Ex-Deputy "So-and-So" (James Ransone), from the original film, knowing the truth about Bughuul, has gone about burning down houses where murders have occurred to prevent further killings at those sites. Unaware that the house is occupied, he comes to Courtney's place to destroy it. Surprised by her presence, he claims to be a private investigator, which prompts her to believe he is working for her ex-husband. However, he convinces her he is looking into old murders at the neighboring church.

Shortly afterward, Courtney's ex-husband, Clint (Lea Coco), does show up, intending to take the boys away from her, but Ex-Deputy intervenes and forces him to leave. Next, Ex-Deputy meets a young professor named Stomberg (Tate Ellington), who has been investigating the disappearance of Professor Jonas (Vincent D'Onofrio, from the first movie). Stomberg possesses Jonas's old ham radio set, from which he has heard the voices of children and what he assumes to be Bughuul. Ex-Deputy urges Stomberg to destroy the set.

Clint once again comes around to Courtney's and this time successfully regains custody of the two boys. However, Zach, now under the influence of the ghostly children, drugs Clint, Courtney, and Dylan. Next thing we know, the three have been strung up on crosses, and Zach burns Clint to death while he films it on an 8mm camera. Before Zach can kill his brother and mother, Ex-Deputy arrives on the scene and destroys the camera, preventing Zach from completing the task his ghostly masters have demanded. Ex-Deputy frees Courtney and Dylan, but Zach is forced to flee from the ghosts as well as Bughuul, who appears to him in the flesh....

At the end of the film, Ex-Deputy is surprised to find Professor Jonas's ham radio set in his motel room, and even more surprised by what comes out of it.
Courtney Collins (Shannyn Sossamon) and Ex-Deputy So-and-So (James Ransone)
One of the home movies depicts a little fishing trip, complete with hungry, man-eating alligators....
The youthful subjects of Bughuul, on the prowl for souls to steal
Rather than Bughuul, the focus of the story is on the tension between the characters, particularly between Dylan and Zach and Courtney and Clint. While the ghosts make their awful demands on Dylan, he is less afraid of them than disgusted by what they want him to do. Zach, on the other hand, clearly having inherited his father's antisocial tendencies, actually desires to be part of that circle, though he is initially rebuffed. Both young actors play their parts to convincing effect, one sensitive and sympathetic, the other as cold and depraved as a hardened murderer — at one point deriding his mother and calling her a "cunt" with almost too-convincing viciousness.

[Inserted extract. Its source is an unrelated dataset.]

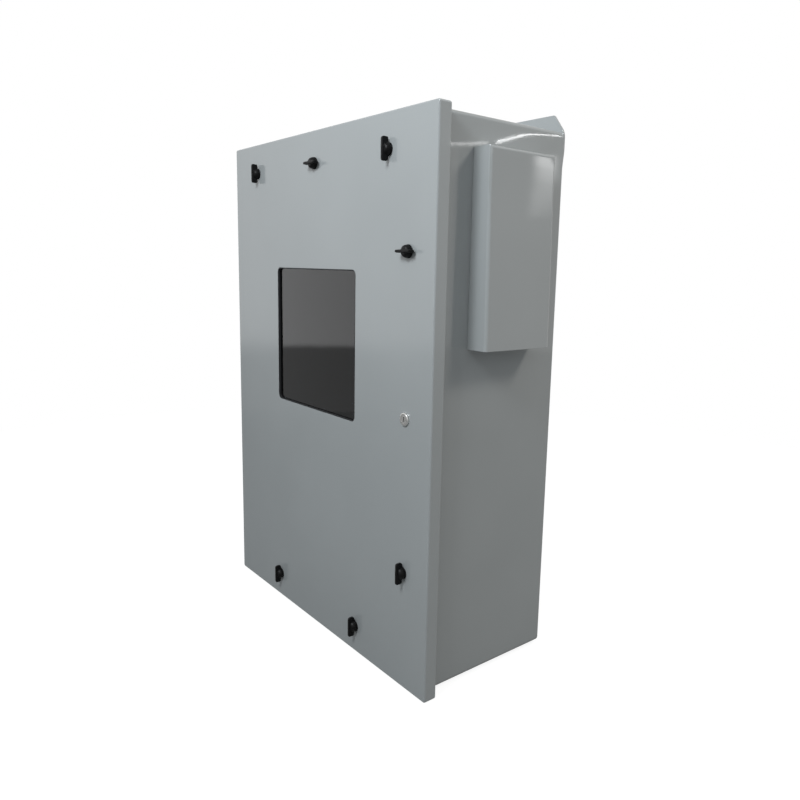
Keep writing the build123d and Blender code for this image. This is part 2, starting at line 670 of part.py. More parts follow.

James Ransone, returning from the first film as (now Ex-) Deputy "So-and-So," takes on leading duties, and the insecure, stuttering, and physically diminutive character comes across as a refreshing change from Ethan Hawke's crustier, cynical main character in the original Sinister. But every now and then, our deputy finds a burst of inner strength, such as when he stands up to Courtney's bullying ex-husband, Clint. The meeting between Deputy and Professor Stomberg plays like a nerd convention almost worthy of The Big Bang Theory, except for it being pretty scary. The scene in which Stomberg tells of having heard children's voices on the ham radio set is one of the creepier moments in the film.

Here, I find it sad that one of the neatest scenes in the movie is relegated to the "deleted" section of the Blu-ray. In the first film, the main title track by composer Christopher Young — reprised in this film — features a distorted child's voice calling out numbers,  which turn out to be the geographic coordinates of the various murder sites. As an avid geocacher, I am filled with all kinds of dark ideas for a new set of caches based on this very premise. (Cachers, beware!)

While distinctly inferior to its predecessor, Sinister 2 at the very least presents itself as much more than a mere retread of concepts introduced in the first film. It's a shame that the character of Bughuul is treated as sort of a throw-away Freddy Krueger, a mere prop to occasionally provide a jump scare or fill a few moments when the narrative has focused too long on actual characterization. Still, director Cirian Foy and the cast — especially the most youthful members — work hard to make you believe they're in this for real, and the 8mm "snuff films" really do depict cruel and unusual torture. Many of the harsher criticisms of the movie may have some justification (the current incarnation of Roger Ebert wrote that "Sinister 2 is so close to being a good movie that everything bad about it seems ten times worse.") but there's far more right about the film than it's generally given credit for.

Three out of five Damned Rodan's Dirty Firetinis.
"I'm burnin', I'm burnin', I'm burnin' for you."
Nerd, meet the ex-deputy. Professor Stomberg (Tate Ellington) and Ex-Deputy So-and-So (James Ransone)
The ghostly Milo (Lucas Jade Zumann), a not-at-all nice boy
"Don't turn around, oh-oh-oh. Der Kommissar's in town, oh-oh-oh!"